Si Lawrence le hubiera dado una orden directa, Richardson podría haberse negado, así que dejó que éste asumiera que quitarse el reloj era lo normal cuando uno iba a reunirse con alguien importante. Richardson depositó sus cosas encima de la mesa, y Lawrence le pasó el detector de metales por todo el cuerpo. Luego, los dos hombres salieron del cuarto y caminaron por el pasillo hasta el ascensor.

– ¿Leyó el material que le di anoche?

– Sí.

– Confío en que lo encontrara interesante.

– Resulta increíble. ¿Cómo es que esos estudios tan recientes no han sido publicados? Nunca había oído hablar de los Viajeros ni de la máquina MEN.

– Por el momento la Fundación Evergreen quiere mantener en secreto esa información.

– Así no es como trabaja la ciencia, señor Takawa. Los principales descubrimientos se producen porque los científicos de todo el mundo tienen acceso a las mismas fuentes.
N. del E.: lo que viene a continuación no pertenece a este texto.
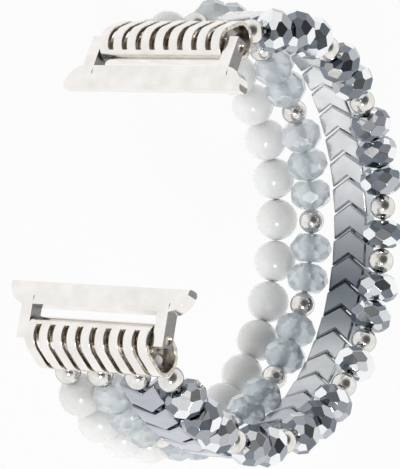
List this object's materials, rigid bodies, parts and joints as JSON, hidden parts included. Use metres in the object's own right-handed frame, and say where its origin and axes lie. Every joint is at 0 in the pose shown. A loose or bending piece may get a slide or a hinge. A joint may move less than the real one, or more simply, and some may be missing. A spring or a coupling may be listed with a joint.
{
  "type": "stretch bead watch band",
  "caption": "Stretch bead watch band: elastic strands of round, faceted and chevron beads between hinged, ribbed tube fittings that slide into a watch case.",
  "frame": {"origin": "centre of the space that the watch case fills, halfway between the two slide bars at mid-thickness", "axes": "+X along the tubes and slide bars, towards the crown side; +Y towards the upper fitting; +Z out of the watch's face, away from the wrist"},
  "size_m": [0.0302, 0.0671, 0.0557],
  "materials": {
    "nickel": "polished nickel plate",
    "steel": "bright",
    "silver_balls": "polished",
    "milky_stone": "milky, polished",
    "aqua_crystal": "faceted, pearly",
    "hematite": "polished grey stone",
    "mirror_crystal": "faceted, silver coated",
    "cord": "elastic cord"
  },
  "bodies": {
    "upper_adapter": {"upper_slide_bar": "nickel", "upper_hinge_pin": "steel", "upper_latch_plate": "nickel", "upper_latch_spring": "steel"},
    "upper_latch": {"upper_latch_button": "nickel"},
    "upper_tube": {"upper_ribbed_tube": "nickel", "upper_hinge_barrel": "steel", "upper_end_balls": "silver_balls", "upper_cord_knots": "cord"},
    "section_1": {"pearl_beads_1": "milky_stone", "aqua_rondelles_1": "aqua_crystal", "aqua_spacers_1": "silver_balls", "chevron_beads_1": "hematite", "mirror_rondelles_1": "mirror_crystal", "mirror_spacers_1": "silver_balls", "cords_1": "cord"},
    "section_2": {"pearl_beads_2": "milky_stone", "aqua_rondelles_2": "aqua_crystal", "aqua_spacers_2": "silver_balls", "chevron_beads_2": "hematite", "mirror_rondelles_2": "mirror_crystal", "mirror_spacers_2": "silver_balls", "cords_2": "cord"},
    "section_3": {"pearl_beads_3": "milky_stone", "aqua_rondelles_3": "aqua_crystal", "aqua_spacers_3": "silver_balls", "chevron_beads_3": "hematite", "mirror_rondelles_3": "mirror_crystal", "mirror_spacers_3": "silver_balls", "cords_3": "cord"},
    "section_4": {"pearl_beads_4": "milky_stone", "aqua_rondelles_4": "aqua_crystal", "aqua_spacers_4": "silver_balls", "chevron_beads_4": "hematite", "mirror_rondelles_4": "mirror_crystal", "mirror_spacers_4": "silver_balls", "cords_4": "cord"},
    "section_5": {"pearl_beads_5": "milky_stone", "aqua_rondelles_5": "aqua_crystal", "aqua_spacers_5": "silver_balls", "chevron_beads_5": "hematite", "mirror_rondelles_5": "mirror_crystal", "mirror_spacers_5": "silver_balls", "cords_5": "cord"},
    "lower_tube": {"lower_ribbed_tube": "nickel", "lower_hinge_barrel": "steel", "lower_end_balls": "silver_balls", "lower_cord_knots": "cord"},
    "lower_adapter": {"lower_slide_bar": "nickel", "lower_hinge_pin": "steel", "lower_latch_plate": "nickel", "lower_latch_spring": "steel"},
    "lower_latch": {"lower_latch_button": "nickel"}
  },
  "joints": [
    {"name": "upper_latch_press", "type": "slide", "parent": "upper_adapter", "child": "upper_latch", "axis": [0, 0, 1], "range_m": [0, 0.00045], "stiffness_N_per_m": 800, "springref_m": -0.0005, "deforming": ["upper_latch_spring"]},
    {"name": "upper_hinge", "type": "hinge", "parent": "upper_adapter", "child": "upper_tube", "pos_m": [0, 0.02119, -0.00068], "axis": [1, 0, 0], "range_deg": [-42, 52]},
    {"name": "flex_1", "type": "hinge", "parent": "upper_tube", "child": "section_1", "pos_m": [0, 0.02959, -0.00712], "axis": [1, 0, 0], "range_deg": [0, 41]},
    {"name": "flex_2", "type": "hinge", "parent": "section_1", "child": "section_2", "pos_m": [0, 0.03077, -0.03403], "axis": [1, 0, 0], "range_deg": [0, 41]},
    {"name": "flex_3", "type": "hinge", "parent": "section_2", "child": "section_3", "pos_m": [0, 0.01113, -0.05246], "axis": [1, 0, 0], "range_deg": [0, 41]},
    {"name": "flex_4", "type": "hinge", "parent": "section_3", "child": "section_4", "pos_m": [0, -0.0157, -0.05025], "axis": [1, 0, 0], "range_deg": [0, 41]},
    {"name": "flex_5", "type": "hinge", "parent": "section_4", "child": "section_5", "pos_m": [0, -0.02937, -0.03494], "axis": [1, 0, 0], "range_deg": [0, 41]},
    {"name": "flex_6", "type": "hinge", "parent": "section_5", "child": "lower_tube", "pos_m": [0, -0.02795, -0.00802], "axis": [1, 0, 0], "range_deg": [0, 41]},
    {"name": "lower_hinge", "type": "hinge", "parent": "lower_tube", "child": "lower_adapter", "pos_m": [0, -0.02119, -0.00068], "axis": [1, 0, 0], "range_deg": [-29, 66]},
    {"name": "lower_latch_press", "type": "slide", "parent": "lower_adapter", "child": "lower_latch", "axis": [0, 0, 1], "range_m": [0, 0.00045], "stiffness_N_per_m": 800, "springref_m": -0.0005, "deforming": ["lower_latch_spring"]}
  ]
}
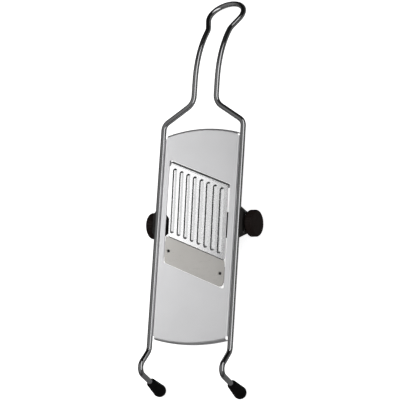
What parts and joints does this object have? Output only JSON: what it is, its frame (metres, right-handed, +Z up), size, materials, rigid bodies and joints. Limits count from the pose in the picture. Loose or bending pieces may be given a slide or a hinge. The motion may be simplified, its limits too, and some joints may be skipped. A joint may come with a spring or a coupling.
{
  "type": "mandoline slicer",
  "caption": "Steel wire-framed mandoline slicer with a slanted fixed blade, a ribbed ramp raised and lowered by side knobs, a wire handle loop and rubber feet.",
  "frame": {"origin": "middle of the footprint on the table, under the slicer as it rests on its rubber feet and handle tip", "axes": "+Z up from the table, +Y along the slicer towards the handle, +X across it to the right"},
  "size_m": [0.12, 0.4073, 0.0485],
  "materials": {
    "polished_wire": "polished stainless steel wire",
    "deck_steel": "satin rolled stainless sheet",
    "weld_steel": "cleaned weld bead",
    "ramp_steel": "bright pressed stainless sheet",
    "blade_steel": "fine matt ground blade steel",
    "rivet_steel": "dark steel rivet",
    "bright_steel": "turned stainless steel",
    "dark_screw": "black oxide steel",
    "black_plastic": "moulded black nylon",
    "knob_plastic": "black knob plastic, fine texture",
    "foot_rubber": "black soft rubber",
    "washer_rubber": "dark friction washer"
  },
  "bodies": {
    "frame": {"wire_frame": "polished_wire", "deck_plate": "deck_steel", "deck_welds": "weld_steel", "hinge_rod": "bright_steel", "blade": "blade_steel", "blade_rivets": "rivet_steel", "foot_cap_left": "foot_rubber", "hinge_lug_left": "deck_steel", "blade_tab_left": "deck_steel", "bearing_left": "black_plastic", "bearing_screws_left": "bright_steel", "friction_washer_left": "washer_rubber", "foot_cap_right": "foot_rubber", "hinge_lug_right": "deck_steel", "blade_tab_right": "deck_steel", "bearing_right": "black_plastic", "bearing_screws_right": "bright_steel", "friction_washer_right": "washer_rubber"},
    "cam_shaft": {"camshaft": "bright_steel", "cam_pins": "bright_steel", "knob_grub_screws": "dark_screw", "cam_left": "black_plastic", "knob_left": "knob_plastic", "retaining_ring_left": "bright_steel", "cam_right": "black_plastic", "knob_right": "knob_plastic", "retaining_ring_right": "bright_steel"},
    "ramp": {"ramp_plate": "ramp_steel"}
  },
  "joints": [
    {"name": "knob_turn", "type": "hinge", "parent": "frame", "child": "cam_shaft", "pos_m": [0, -0.03443, 0.02319], "axis": [1, 0, 0], "range_deg": [-60, 120]},
    {"name": "ramp_tilt", "type": "hinge", "parent": "frame", "child": "ramp", "pos_m": [0, 0.01285, 0.03803], "axis": [0.9323, -0.3614, -0.0127], "range_deg": [-1.4, 2.7]}
  ],
  "couplings": [
    {"joint": "ramp_tilt", "follows": "knob_turn", "ratio": 0.022}
  ]
}
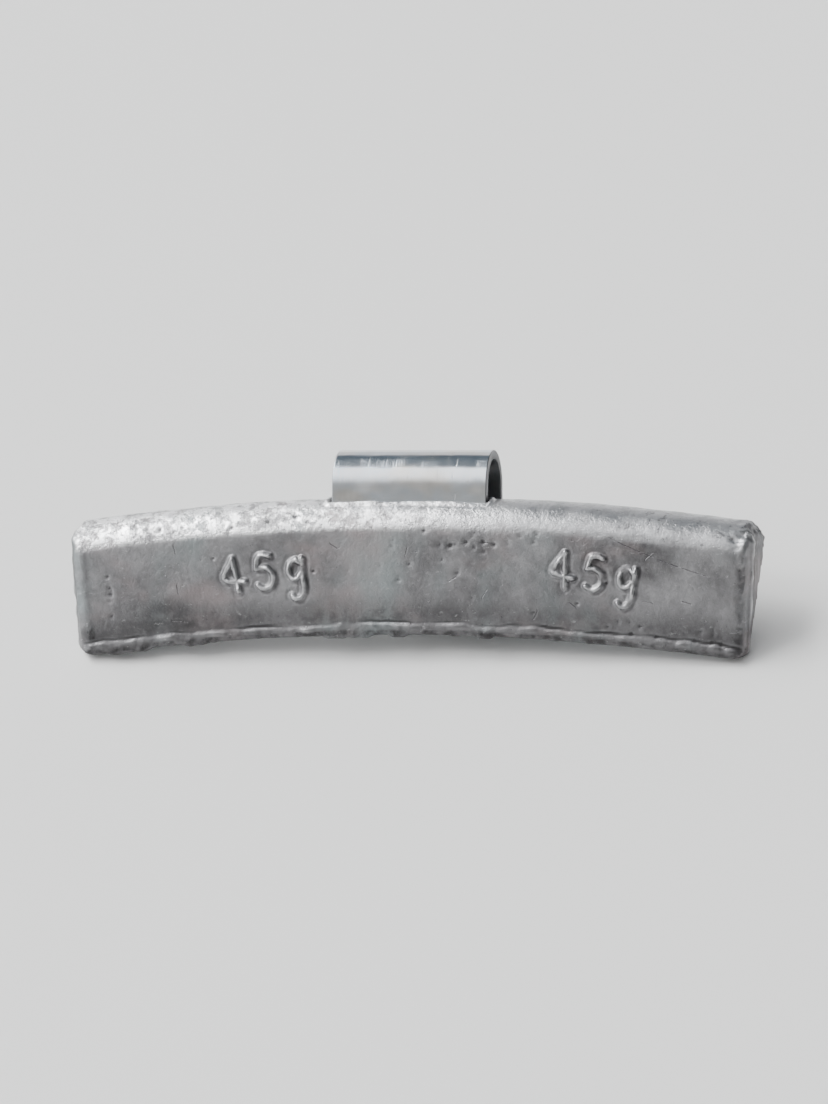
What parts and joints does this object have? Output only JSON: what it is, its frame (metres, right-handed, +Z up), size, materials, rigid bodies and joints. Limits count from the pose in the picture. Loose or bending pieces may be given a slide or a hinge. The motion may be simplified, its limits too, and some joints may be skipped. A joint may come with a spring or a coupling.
{
  "type": "clip-on wheel balance weight",
  "caption": "Curved cast lead bar with a spring-steel clip that hooks over the lip of a steel wheel rim to balance the wheel.",
  "frame": {"origin": "on the ground, under the middle of the weight as it lies at rest on its lower corners and the tip of its clip", "axes": "+X along the bar, +Y from the marked face towards the clip's tail, +Z up"},
  "size_m": [0.0754, 0.019, 0.0153],
  "materials": {
    "cast_lead": "as cast, dull grey with bright rubbed edges",
    "zinc_plated_steel": "smooth bright zinc plating with a cool tint"
  },
  "bodies": {
    "root": {"cast_bar": "cast_lead", "rim_clip": "zinc_plated_steel"}
  },
  "joints": []
}
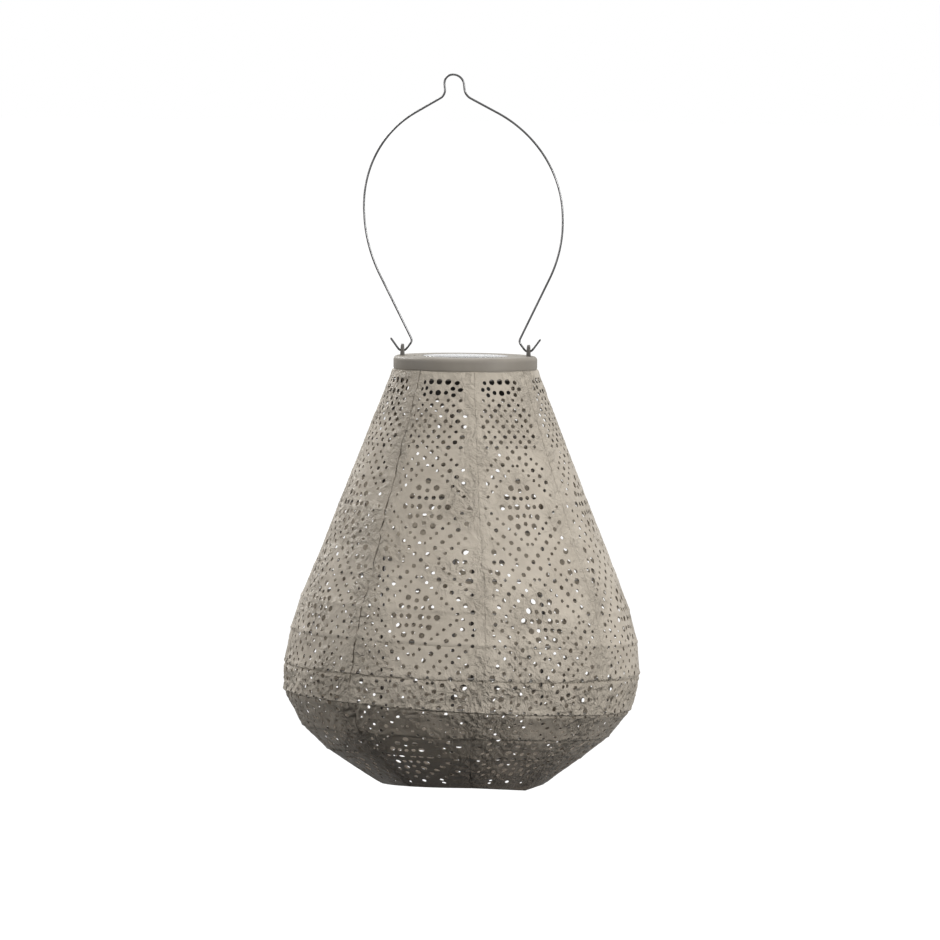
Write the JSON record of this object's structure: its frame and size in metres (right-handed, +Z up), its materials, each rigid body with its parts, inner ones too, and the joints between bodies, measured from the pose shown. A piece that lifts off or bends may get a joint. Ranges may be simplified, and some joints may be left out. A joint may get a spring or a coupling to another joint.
{
  "type": "solar hanging lantern",
  "caption": "Drop-shaped hanging lantern with a punched fabric shade on wire hoops, a lift-out solar light unit and a wire handle.",
  "frame": {"origin": "middle of the foot hoop, on the surface that the lantern stands on", "axes": "+Z up along the lantern's axis, +X towards the right-hand lug seen from the front, -Y to the front"},
  "size_m": [0.1992, 0.1992, 0.4011],
  "materials": {
    "shade_fabric": "matt coated non-woven, lightly crumpled, punched with small holes",
    "hoop_wire": "thin satin paint",
    "upright_wire": "dark satin paint",
    "collar_paint": "satin taupe enamel",
    "lug_steel": "dull nickel plate",
    "handle_steel": "bright drawn wire",
    "solar_cell": "dark blue silicon with fine silver lines",
    "window_clear": "clear cast resin",
    "gasket_rubber": "matt black",
    "housing_plastic": "fine moulded texture",
    "battery_sleeve": "shrink sleeve",
    "contact_metal": "nickel plated spring steel",
    "screw_steel": "zinc plated",
    "circuit_board": "green solder mask",
    "led_resin": "warm white resin",
    "reflector_plastic": "bright white",
    "switch_metal": "pressed tinplate",
    "slider_plastic": "black"
  },
  "bodies": {
    "root": {"shade_panel_1": "shade_fabric", "shade_panel_2": "shade_fabric", "shade_panel_3": "shade_fabric", "shade_panel_4": "shade_fabric", "shade_panel_5": "shade_fabric", "shade_panel_6": "shade_fabric", "shade_panel_7": "shade_fabric", "shade_panel_8": "shade_fabric", "hoop_01": "hoop_wire", "hoop_02": "hoop_wire", "hoop_03": "hoop_wire", "hoop_04": "hoop_wire", "hoop_05": "hoop_wire", "hoop_06": "hoop_wire", "hoop_07": "hoop_wire", "hoop_08": "hoop_wire", "hoop_09": "hoop_wire", "hoop_10": "hoop_wire", "hoop_11": "hoop_wire", "hoop_12": "hoop_wire", "hoop_13": "hoop_wire", "hoop_14": "hoop_wire", "upright_1": "upright_wire", "upright_2": "upright_wire", "upright_3": "upright_wire", "upright_4": "upright_wire", "collar": "collar_paint", "lug_left": "lug_steel", "lug_right": "lug_steel"},
    "handle": {"handle": "handle_steel"},
    "light_unit": {"solar_lid": "collar_paint", "solar_cell": "solar_cell", "solar_window": "window_clear", "lid_gasket": "gasket_rubber", "light_housing": "housing_plastic", "lid_screw_1": "screw_steel", "lid_screw_2": "screw_steel", "lid_screw_3": "screw_steel", "battery_cell": "battery_sleeve", "contact_positive": "contact_metal", "contact_negative": "contact_metal", "battery_door": "housing_plastic", "door_screw": "screw_steel", "circuit_board": "circuit_board", "board_screw_left": "screw_steel", "board_screw_right": "screw_steel", "led": "led_resin", "led_reflector": "reflector_plastic", "switch_body": "switch_metal"},
    "switch": {"switch_slider": "slider_plastic"}
  },
  "joints": [
    {"name": "handle_swing", "type": "hinge", "parent": "root", "child": "handle", "pos_m": [0, 0, 0.2446], "axis": [1, 0, 0], "range_deg": [-94, 94]},
    {"name": "light_unit_lift", "type": "slide", "parent": "root", "child": "light_unit", "axis": [0, 0, 1], "range_m": [0, 0.05]},
    {"name": "switch_slide", "type": "slide", "parent": "light_unit", "child": "switch", "axis": [1, 0, 0], "range_m": [0, 0.0026]}
  ]
}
Tomaron el ascensor hasta el sótano y fueron por un pasillo hasta una puerta blanca sin manija ni tirador alguno. Cuando Lawrence alzó la mano, la puerta se abrió deslizándose dentro de la pared; hizo un gesto a Richardson para que entrara, y el neurólogo se encontró en una habitación sin ventanas. No había ningún mueble salvo una mesa y dos sillas de madera.

– Esto es una sala especial de seguridad -explicó Lawrence-. Todo lo que aquí se diga será confidencial.

– ¿Y dónde está el general Nash?

– No se preocupe. Estará aquí dentro de unos minutos.

Lawrence agitó la mano, y la puerta se cerró dejando a Richardson encerrado en el Cuarto de la Verdad. Durante los últimos seis años, la Fundación Evergreen había financiado una investigación destinada a averiguar si alguien mentía. El procedimiento no recurría a analizadores de voz ni a artefactos poligráficos que registrasen el ritmo respiratorio o la presión sanguínea del sujeto. El miedo podía distorsionar los resultados de esas pruebas, y un buen actor era capaz de eliminar esas señales de engaño.

Descartando los cambios externos, los científicos de la Fundación Evergreen habían examinado directamente en el interior del cerebro mediante imágenes obtenidas con resonancia magnética. El Cuarto de la Verdad no era más que una enorme cámara de resonancia magnética en cuyo interior una persona podía hablar, comer y moverse. El hombre o mujer allí encerrado no tenía que saber lo que estaba sucediendo, lo cual daba pie a un abanico más amplio de reacciones.